13. The segement of the order where the appellate authority doubted the identity of the petitioner is a finding which on the admitted facts and circumstances of the case, a person properly instructed in law could not have arrived at. It has not been contested before this Court that the petitioner is a resident of village Rangsoli in the district of Karbi Anglong which falls right on the border of the Sibsagar district. The nearest Post Office is Nomaligor, which is in the district of Sibsagar. Accordingly, in his sales-tax certificate the Post Office was shown as Nomaligor. On top of everything the authority calling for tender had no doubt as to the identity of the petitioner. The decision rendered by the Appellate Authority in so far as the identity of the petitioner was made without giving the petitioner any opportunity to establish his identity. 14. Upon the whole I quash the impugned order or the appellate authority and remit the matter back to it.

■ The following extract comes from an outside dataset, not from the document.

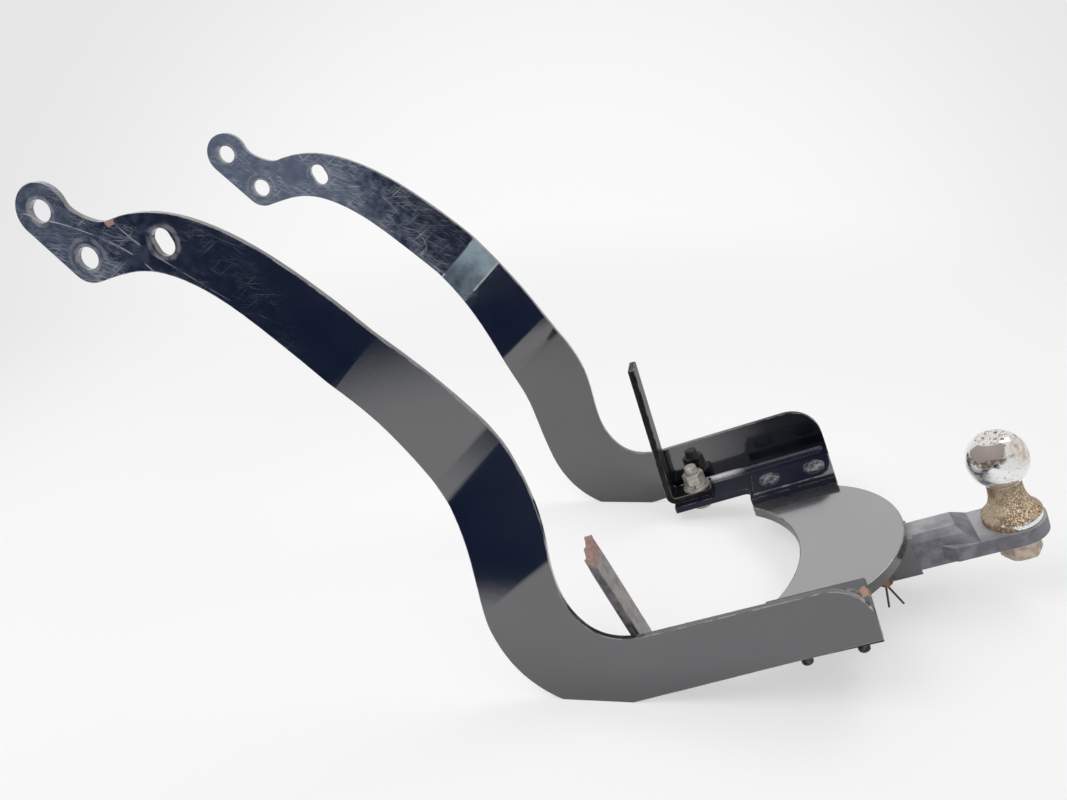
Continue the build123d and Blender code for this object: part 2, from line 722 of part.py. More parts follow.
with BuildPart() as hitch_pin:
    with BuildSketch(Plane(origin=(PIN_X, pin_end_y, receiver_z), z_dir=(0, 1, 0))):
        Circle(PIN_D / 2)
    extrude(amount=pin_head_y - pin_end_y)
    chamfer(hitch_pin.faces().sort_by(Axis.Y)[0].edges(), END_CHAMFER)
    with BuildSketch(Plane(origin=(PIN_X, pin_head_y, receiver_z), z_dir=(0, 1, 0))):
        Circle(PIN_HEAD_D / 2)
    extrude(amount=PIN_HEAD_H)
    chamfer(hitch_pin.faces().sort_by(Axis.Y)[-1].edges(), END_CHAMFER)
    with BuildSketch(Plane.XY.offset(receiver_z)):
        with Locations((PIN_X, cotter_y)):
            Circle(COTTER_HOLE_D / 2)
    extrude(amount=PIN_D, both=True, mode=Mode.SUBTRACT)
save(hitch_pin.part, "hitch_pin")

# Cotter pin: one wire with an eye above the pin and two splayed legs below it
pin_r = PIN_D / 2
leg_x = (COTTER_WIRE_D + COTTER_LEG_GAP) / 2
eye_low = pin_r + COTTER_WIRE_D
split_z = -pin_r - COTTER_SPLIT_DROP
leg_end_z = -pin_r - COTTER_LEG_L
cotter_points = [
    (-COTTER_FRONT_SPLAY, leg_end_z),
    (-leg_x, split_z),
    (-leg_x, eye_low),
    (-COTTER_EYE_W / 2, eye_low + COTTER_EYE_H / 2),
    (0, eye_low + COTTER_EYE_H),
    (COTTER_EYE_W / 2, eye_low + COTTER_EYE_H / 2),
    (leg_x, eye_low),
    (leg_x, split_z),
    (COTTER_REAR_SPLAY, leg_end_z),
]
cotter_plane = Plane(origin=(PIN_X, cotter_y, receiver_z), x_dir=(1, 0, 0), z_dir=(0, -1, 0))
with BuildPart() as cotter_pin:
    with BuildLine(cotter_plane) as wire:
        FilletPolyline(*cotter_points, radius=COTTER_BEND_R)
    with BuildSketch(Plane(origin=wire.line @ 0, z_dir=wire.line % 0)):
        Circle(COTTER_WIRE_D / 2)
    sweep()
save(cotter_pin.part, "cotter_pin")
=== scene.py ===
# %% [markdown]
# A motorcycle trailer hitch, dressed for its picture.
# The real part is a frame of black painted steel plate that bolts under a motorcycle and
# carries a rusty chromed tow ball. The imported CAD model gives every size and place. This
# lesson adds what CAD leaves out: rounded plate edges, rippled welds, threads, a torn strut
# and worn finishes. Units are metres, +X points to the rear, +Z is up, and the origin is the
# centre of the tow ball.

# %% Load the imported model
import json
from math import asin, cos, pi, radians, sin, tau

import bmesh
import bpy
from mathutils import Matrix, Vector, noise

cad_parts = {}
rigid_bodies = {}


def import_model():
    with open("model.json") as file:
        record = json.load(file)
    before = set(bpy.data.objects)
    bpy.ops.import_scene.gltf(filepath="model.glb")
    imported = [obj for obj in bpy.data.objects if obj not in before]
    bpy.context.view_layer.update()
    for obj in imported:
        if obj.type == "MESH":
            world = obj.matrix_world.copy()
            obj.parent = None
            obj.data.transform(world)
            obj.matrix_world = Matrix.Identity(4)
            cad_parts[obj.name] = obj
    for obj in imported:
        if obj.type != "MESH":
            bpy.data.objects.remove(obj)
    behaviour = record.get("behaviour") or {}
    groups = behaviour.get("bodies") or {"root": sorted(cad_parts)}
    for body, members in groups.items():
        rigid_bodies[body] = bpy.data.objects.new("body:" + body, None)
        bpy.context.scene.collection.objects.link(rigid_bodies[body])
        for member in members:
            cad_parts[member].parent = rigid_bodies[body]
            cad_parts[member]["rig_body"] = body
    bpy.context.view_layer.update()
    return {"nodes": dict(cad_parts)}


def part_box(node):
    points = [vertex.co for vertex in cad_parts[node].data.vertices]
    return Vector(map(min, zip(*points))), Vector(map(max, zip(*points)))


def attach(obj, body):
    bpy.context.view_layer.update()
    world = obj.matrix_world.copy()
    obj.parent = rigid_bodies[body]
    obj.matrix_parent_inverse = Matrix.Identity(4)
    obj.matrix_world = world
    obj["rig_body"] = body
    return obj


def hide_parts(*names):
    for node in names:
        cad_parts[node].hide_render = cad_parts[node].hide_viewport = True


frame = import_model()
MM = 0.001
print("packed nodes:", len(frame["nodes"]))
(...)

The appellate authority shall afford reasonable opportunities to the petitioner as well as Respondent No. 5 to place their cases and permit them to produce necessary certificates and documents, if so required by the authority and shall consider the effect of the provisions of "the Rules" as well as the norms or conditions of the tender notice about the preferential treatment to the members of the Scheduled Tribes and dispose of the appeal in accordance with law, within a month from the date of receipt of the records. 15. Before parting, I would obssrve that it is essential for the Authority to bear in mind the nature and character of the right of tenderers in such settlements as well as the duties and obligation of tribunals to dispense responsible administrative justice, as set forth in the judgment. 16. In the result, the application is allowed. However, there will be no order as to costs.